Com voz suave, ela apresenta obras da literatura brasileira em diferentes interpretações.“São pessoas muito nervosas, tensas, machucadas. E a poesia é muito leve. Então, é um momento de paz, serenidade, recebido com prazer. Com a ‘A Rua das rimas’ (poema de Guilherme de Almeida), muitas choram.”
O trabalho demanda tempo, e disponibilidade de ambas as partes. Denise revela que é preciso, em média, 40 a 50 dias para que os pacientes fiquem à vontade. “Tenho que resgatar a voz natural. E isso é muito difícil para esse público. Até mesmo dentro do consultório.”
Para ter êxito com uma população tão carente e fragilizada, Denise desenvolve a técnica de modulação da palavra. O que ela oferece é uma espécie de maquiagem na fala.  “Começo a mostrar para o paciente que posso emitir a poesia de várias formas. A voz continua a mesma, mas auditivamente parece outra. O importante não é falar fino ou grosso, é ter um jeito feminino ou masculino de falar.”

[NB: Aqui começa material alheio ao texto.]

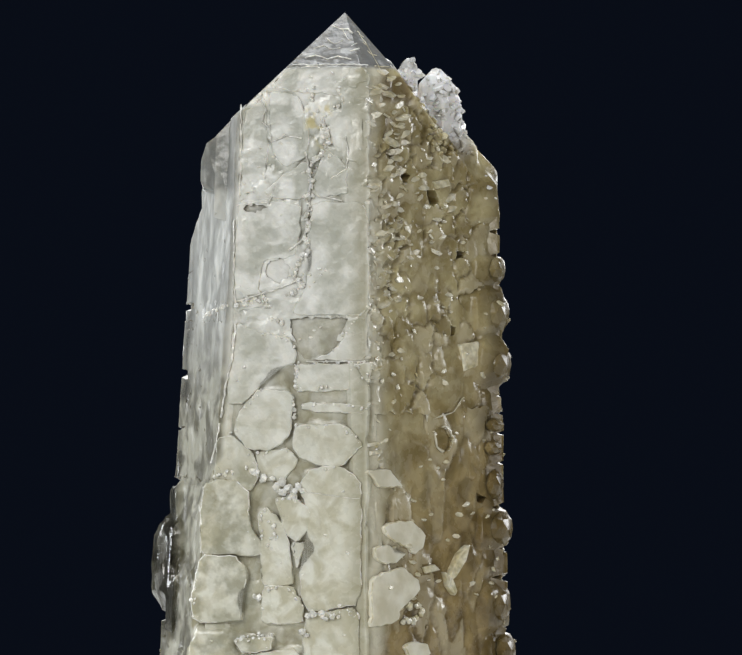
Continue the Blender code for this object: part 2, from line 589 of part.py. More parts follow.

A poesia abre terreno para introduzir a prosa. A eficácia, em alguns casos, vai além da técnica. Com a ajuda de Manuel Bandeira - o queridinho da médica - e Cecília Meireles, ela também desperta nos pacientes o prazer pela leitura. “Fiquei muito contente que muitas foram às livrarias atrás dos autores que uso em consultório e descobriram inúmeros outros. Abre caminho para o conhecimento e coisas boas.”